On raconte que, lors de l’exécution du régicide Damiens, condamné à être écartelé, c’est-à-dire tiré à quatre chevaux, La Condamine, afin que rien ne lui échappât des détails du supplice, s’était mêlé aux valets du bourreau. Comme les archers voulaient le faire retirer, l’exécuteur le prit sous sa protection en disant, et paraît-il, sans aucune intention ironique :

— Laissez monsieur, c’est un amateur.

Supposé vraies ces anecdotes, on peut, dans une certaine mesure, excuser La Condamine en disant avec Delille : « On a prétendu que cette curiosité, précieuse dans le savant, ressemblait quelquefois à l’indiscrétion dans l’homme de société ; mais ces petits torts, qu’on remarque dans un homme ordinaire, s’éclipsent dans un homme célèbre, par la considération des avantages que retire la société de ses défauts mêmes ; et c’est peut-être le louer encore que d’avouer qu’il porta cette passion à l’excès. »
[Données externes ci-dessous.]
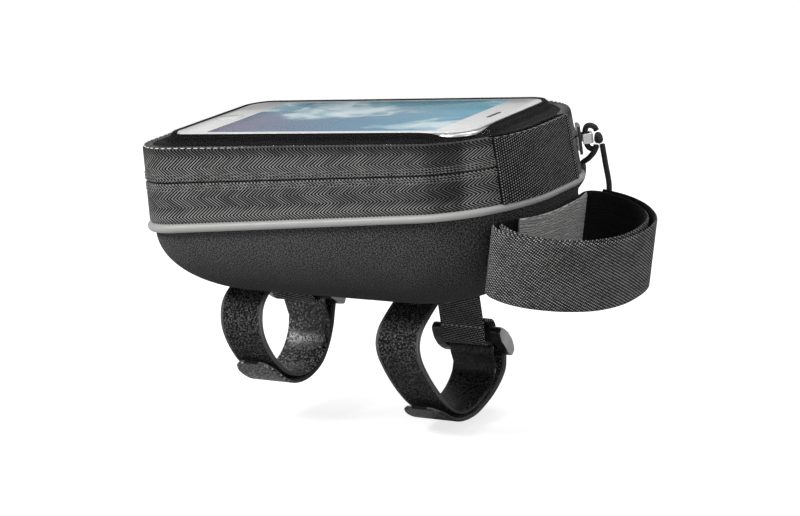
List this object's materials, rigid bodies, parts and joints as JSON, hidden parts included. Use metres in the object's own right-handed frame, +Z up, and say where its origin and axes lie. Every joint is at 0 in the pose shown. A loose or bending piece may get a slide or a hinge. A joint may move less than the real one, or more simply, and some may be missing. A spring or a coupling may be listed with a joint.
{
  "type": "top tube phone bag",
  "caption": "Moulded zip bag for a bicycle's top tube, with a phone under a clear window in its lid, and hook-and-loop straps for the top tube and the head tube.",
  "frame": {"origin": "middle of the flat seat under the bag, which rests on the bicycle's top tube", "axes": "+X forward to the stem, +Y to the bag's far side as seen in the picture, +Z up"},
  "size_m": [0.2062, 0.0952, 0.1276],
  "materials": {
    "shell_fabric": "matte moulded fabric over foam",
    "strap_webbing": "woven webbing with hook-and-loop pile",
    "ribbed_webbing": "ribbed webbing",
    "ring_plastic": "moulded, lightly glossy",
    "zip_tape": "herringbone tape",
    "zip_coil": "nylon coil",
    "front_webbing": "coarse woven webbing",
    "reflective_piping": "reflective covered cord",
    "clear_film": "clear flexible film",
    "black_padding": "black backed foam",
    "phone_case": "satin anodised",
    "phone_glass": "polished glass over a lit display",
    "slider_enamel": "black enamel",
    "bright_metal": "polished plate",
    "braided_cord": "braided cord"
  },
  "bodies": {
    "bag": {"shell": "shell_fabric", "head_strap": "strap_webbing", "head_strap_keeper": "ribbed_webbing", "rear_tube_strap": "strap_webbing", "front_tube_strap": "strap_webbing", "rear_strap_ring": "ring_plastic", "front_strap_ring": "ring_plastic", "rear_ring_tab": "strap_webbing", "front_ring_tab": "strap_webbing", "lower_zip_tape": "zip_tape", "lower_zip_coil": "zip_coil", "lower_front_webbing": "front_webbing", "piping": "reflective_piping"},
    "lid": {"upper_zip_tape": "zip_tape", "upper_zip_coil": "zip_coil", "upper_front_webbing": "front_webbing", "window_film": "clear_film", "window_surround": "black_padding", "phone_pocket_floor": "black_padding", "phone_body": "phone_case", "phone_screen": "phone_glass"},
    "slider": {"zip_slider": "slider_enamel", "slider_bridge": "bright_metal", "pull_cord_eye": "braided_cord", "pull_cord_knot": "braided_cord", "pull_cord_loop": "braided_cord"}
  },
  "joints": [
    {"name": "lid_fold", "type": "hinge", "parent": "bag", "child": "lid", "pos_m": [0.08297, 0, 0.06356], "axis": [0, 1, 0], "range_deg": [0, 100]},
    {"name": "slider_run", "type": "hinge", "parent": "bag", "child": "slider", "pos_m": [0.04534, 0.008, 0.05451], "axis": [-0.0802, 0, 0.9968], "range_deg": [0, 49]}
  ]
}
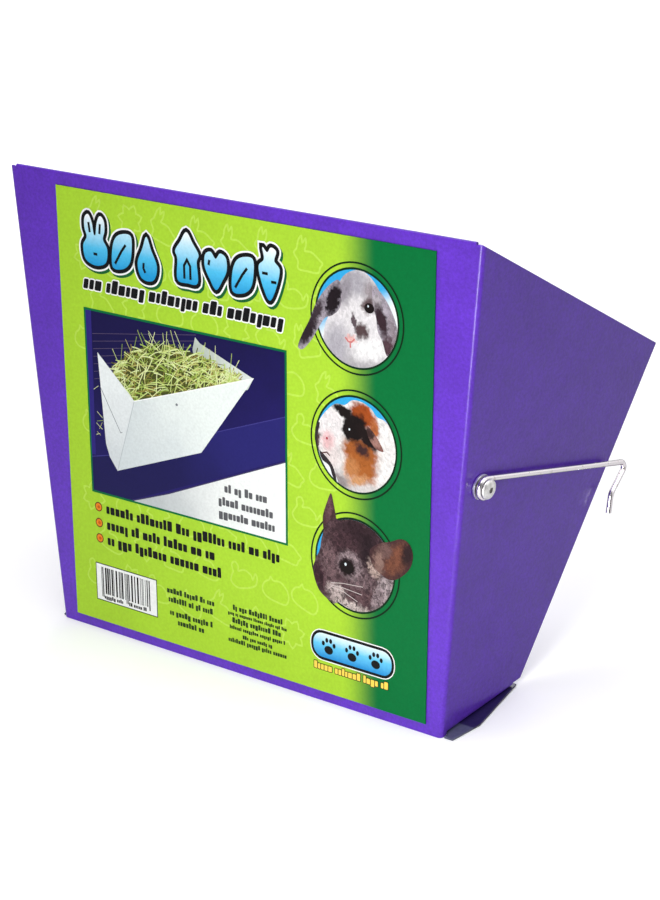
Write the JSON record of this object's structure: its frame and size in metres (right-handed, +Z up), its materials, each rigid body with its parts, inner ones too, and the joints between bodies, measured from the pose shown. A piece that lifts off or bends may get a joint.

Après la campagne dont nous avons parlé, La Condamine voyant la paix signée se dégoûta de la carrière militaire qui ne répondait plus à son besoin d’activité, et donnant sa démission, il entra comme adjoint chimiste à l’Académie des sciences. Fût-ce en cette qualité qu’il obtint de s’embarquer sur l’escadre de Duguay-Trouin, avec laquelle il parcourut les côtes de l’Asie et de l’Afrique ? Il visita la Troade en particulier et fit un séjour de plusieurs mois à Constantinople.